- Born: 31 March Kaduna
- Education: University of Lagos
- Occupation: Actor
- Known for: Hustle

= Seun Ajayi =

Nigerian actor

Seun Ajayi is a Nigerian actor. He is a native of Ijebu Ibefun, Ogun State, Nigeria. He is known for his role in the television series Hustle. Ajayi was born on 31 March in Kaduna, the Northern part of Nigeria and is the last child among five children. His family moved to Lagos when he was nine years old. His father is a retired civil servant, and his mother is a business woman. He had his primary and secondary education in Lagos and his tertiary education in the University of Lagos where he graduated with a bachelor's degree in Theatre Arts.

==Life and career==
Ajayi has received multiple nominations at the Africa Movie Academy Awards (AMAA) and the Africa Magic Viewer's Choice Award for Best Supporting Actor in a Movie and Best Actor in an Original Comedy Series, respectively.

With over 136 hours of Pan-African screen time to his credit as the lead character on Africa Magic's TV sitcom Hustle, Ajayi's talent has also graced the big screen on major film projects including Ojukokoro: Greed, God Calling, The Ghost and the House of Truth, and 93 Days. Other screen credits include The Maze, Gidi Culture, Have a Nice Day, Crimson and Gidi Up.

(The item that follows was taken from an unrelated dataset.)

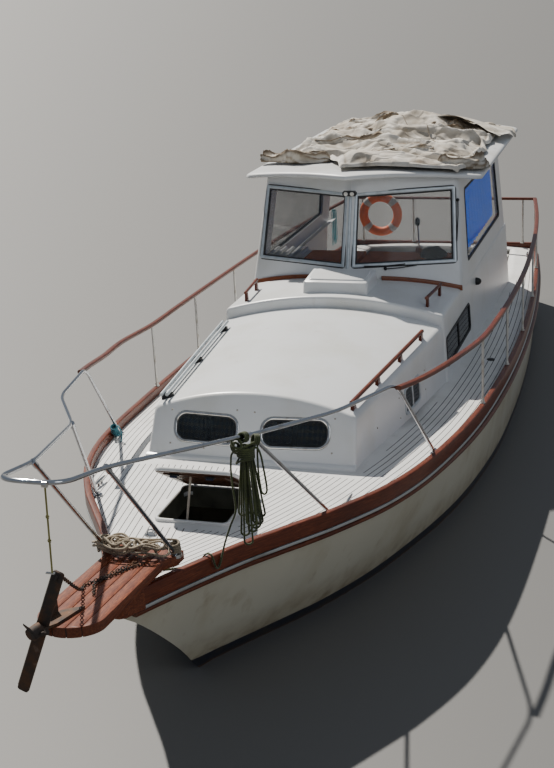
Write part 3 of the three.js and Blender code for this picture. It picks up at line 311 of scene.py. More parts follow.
# The beige warp is made fast round the pulpit's two forward feet and thrown down in loose turns between
# them, over the root of the platform.
beige_yarn = rope_yarn("beige_warp", (0.060, 0.042, 0.025), (0.44, 0.36, 0.25))
beige_r = 0.0074
shuffle = np.random.default_rng(11)


def over_planks(x, y, h):
    return Vector((x, y, 1.173 - 0.0853 * (y + 4.700) + h))


route = turns(over_planks(0.212, -4.692, 0.014), (0.02, -0.12, 1), (1, -0.4, 0), (0.027, 0.027), 4.4, 0.0150, 0.2, 0.05)
route += [over_planks(0.165, -4.690, 0.088), over_planks(0.060, -4.708, 0.084), over_planks(-0.070, -4.706, 0.082),
          over_planks(-0.160, -4.694, 0.078)]
route += turns(over_planks(-0.212, -4.690, 0.074), (-0.05, 0.1, -1), (0.8, 0.4, 0), (0.030, 0.029), 4.6, 0.0145,
               0.4, 0.10)
route += [over_planks(-0.236, -4.735, 0.022), over_planks(-0.206, -4.792, 0.020)]
rounds = 16
for k in range(rounds * 14 + 1):
    t = 2 * math.pi * k / 14
    run = k / 14
    level = k / (rounds * 14)
    wide = 0.060 + 0.020 * math.sin(1.7 * run + 0.6) + 0.006 * shuffle.standard_normal()
    x = -0.015 + 0.120 * math.sin(0.83 * run - 1.5) + wide * 1.30 * math.cos(t + 0.4 * math.sin(0.6 * t) + math.pi)
    y = -4.762 + 0.026 * math.cos(1.9 * run) + wide * 0.80 * math.sin(t + math.pi)
    over = 0.008 + 0.066 * abs(math.sin(1.25 * math.pi * level)) ** 0.8 + 0.012 * (1 + math.sin(2.7 * t + run))
    route.append(over_planks(x, y, over))
heap_rope = laid_rope("rope_heap_laid", route, beige_r, beige_yarn, "rope_heap", lay=0.046, step=0.009)

# The cyan line is a light braid, made up and hung from the starboard side rail near the stern.
cyan_yarn = rope_yarn("cyan_line", (0.015, 0.17, 0.22), (0.12, 0.58, 0.66))
cyan_x, cyan_y, rail_low = -1.2140, 4.400, 1.2605
route = [(cyan_x, cyan_y - 0.016, rail_low - 0.010)]
for number in range(5):
    x, low, high = cyan_x + (number - 2) * 0.0105, 0.80 + 0.022 * ((number * 2) % 5), rail_low - 0.016
    r, start = 0.021 + 0.002 * (number % 2), -1 if number % 2 == 0 else 1
    for k in range(5):
        route.append((x, cyan_y + start * r * (1 + 0.15 * k / 4), high - 0.03 - (high - low - 0.05) * k / 4))
    for k in range(1, 7):
        t = math.pi * k / 7
        route.append((x + 0.003 * k / 7, cyan_y + start * r * 1.15 * math.cos(t), low + 0.02 - r * math.sin(t)))
    for k in range(5):
        route.append((x + 0.004, cyan_y - start * r * (1.15 - 0.15 * k / 4), low + 0.02 + (high - low - 0.05) * k / 4))
    for k in range(1, 6) if number < 4 else ():
        t = math.pi * k / 6
        route.append((x + 0.004 + 0.0065 * k / 6, cyan_y - start * r * math.cos(t), high - 0.03 + 0.021 * math.sin(t)))
cyan_rope = laid_rope("rope_hank_cyan_laid", route, 0.0042, cyan_yarn, "rope_hank_cyan", lay=0.02, sides=9)


# Hull: moulded in cream gelcoat, fine at the stem and full aft, with a flat transom. The lines are the
# part's own: station, half breadth and height of the deck edge, bottom, half breadth at the water and
# fullness of the bilge. A navy boot top runs over brown bottom paint.
LINES = [
    (-5.05, 0.040, 1.002, 0.950, 0.0, 1.0), (-4.8, 0.160, 0.996, 0.770, 0.0, 1.0), (-4.5, 0.318, 0.987, 0.520, 0.0, 1.0),
    (-4.2, 0.485, 0.974, 0.245, 0.0, 1.0), (-3.95, 0.645, 0.962, -0.020, 0.010, 1.0),
    (-3.6, 0.862, 0.943, -0.210, 0.215, 1.1), (-3.08, 1.1, 0.908, -0.340, 0.545, 1.3),
    (-2.43, 1.262, 0.862, -0.405, 0.845, 1.7), (-1.34, 1.388, 0.775, -0.440, 1.180, 2.2),
    (-0.2, 1.445, 0.718, -0.450, 1.345, 2.6), (0.92, 1.458, 0.685, -0.450, 1.385, 2.8),
    (2.0, 1.432, 0.672, -0.430, 1.370, 3.0), (3.0, 1.375, 0.665, -0.400, 1.320, 3.2),
    (4.0, 1.285, 0.660, -0.345, 1.235, 3.4), (5.05, 1.150, 0.657, -0.280, 1.105, 3.6)]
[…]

Ajayi has lent his voice to many brand campaigns, documentaries, and film trailers, working with brands like; Uber, Keystone bank, First Bank, The Guardian, Ndani Communications, Total, Olam, Temple Productions, Telemundo, and DSTV among others.

==Personal life==
Ajayi married Damilola Oluwabiyi on 9 September 2017. A video of Ajayi excitedly dancing after unveiling his wife at their wedding went viral. In January 2019, he and his wife had their first child together, a boy.

== Family ==
Seun Ajayi has 4 siblings. Dolapo, Sola and Yeside, are his sisters, and his brother Tunde. He also has 2 kids and 10 nieces and nephews.

== Filmography ==

=== Film ===

- Ojukokoro: Greed (2016) as Monday
- Suru L'ere (2016) as Arinze
- Black Val (2016)
- God Calling (2018) as Tope
- 93 Days (2016) as Dr. Niyi Fadipe
- The Ghost and The House of Truth (2019) as Debo
- The Lost Okoroshi (2019) as Raymond
- Uneven (2020) as Mike
- Who Lived at Number 6 (2021) as Kunle
- Ije Awele (2022) as Kunle
- No Way Through (2023) as Jude Nwafor
- A Troubled Heart (2023) as Sodiq
- JAPA (2024) as Sola
- Through His Eyes (2024) as Ogbutu
- Lisabi: The Uprising (2024) as Olo Olori Ilari

=== Short film ===

- Erased (2016)
- Stuck (2019)
- Buried (2021)
- Closed

=== Television ===

- Hustle (as Dayo)
- Gidi Up (as Wole)
- The Smart Money Woman
- Becoming Abi
- Princess on a Hill (2024–present) as Kayode

=== Web series ===

- Crimson (as Akin)

==Awards and nominations==

Seun Ajayi has been nominated for awards like:

- The Future awards Africa prize for acting,
- Best actor in a supporting role at Africa Movie Academy Awards
- Best Actor in a comedy series at the Africa Magic Viewer's Choice Awards
- Revelation of the year at City People Movie Awards.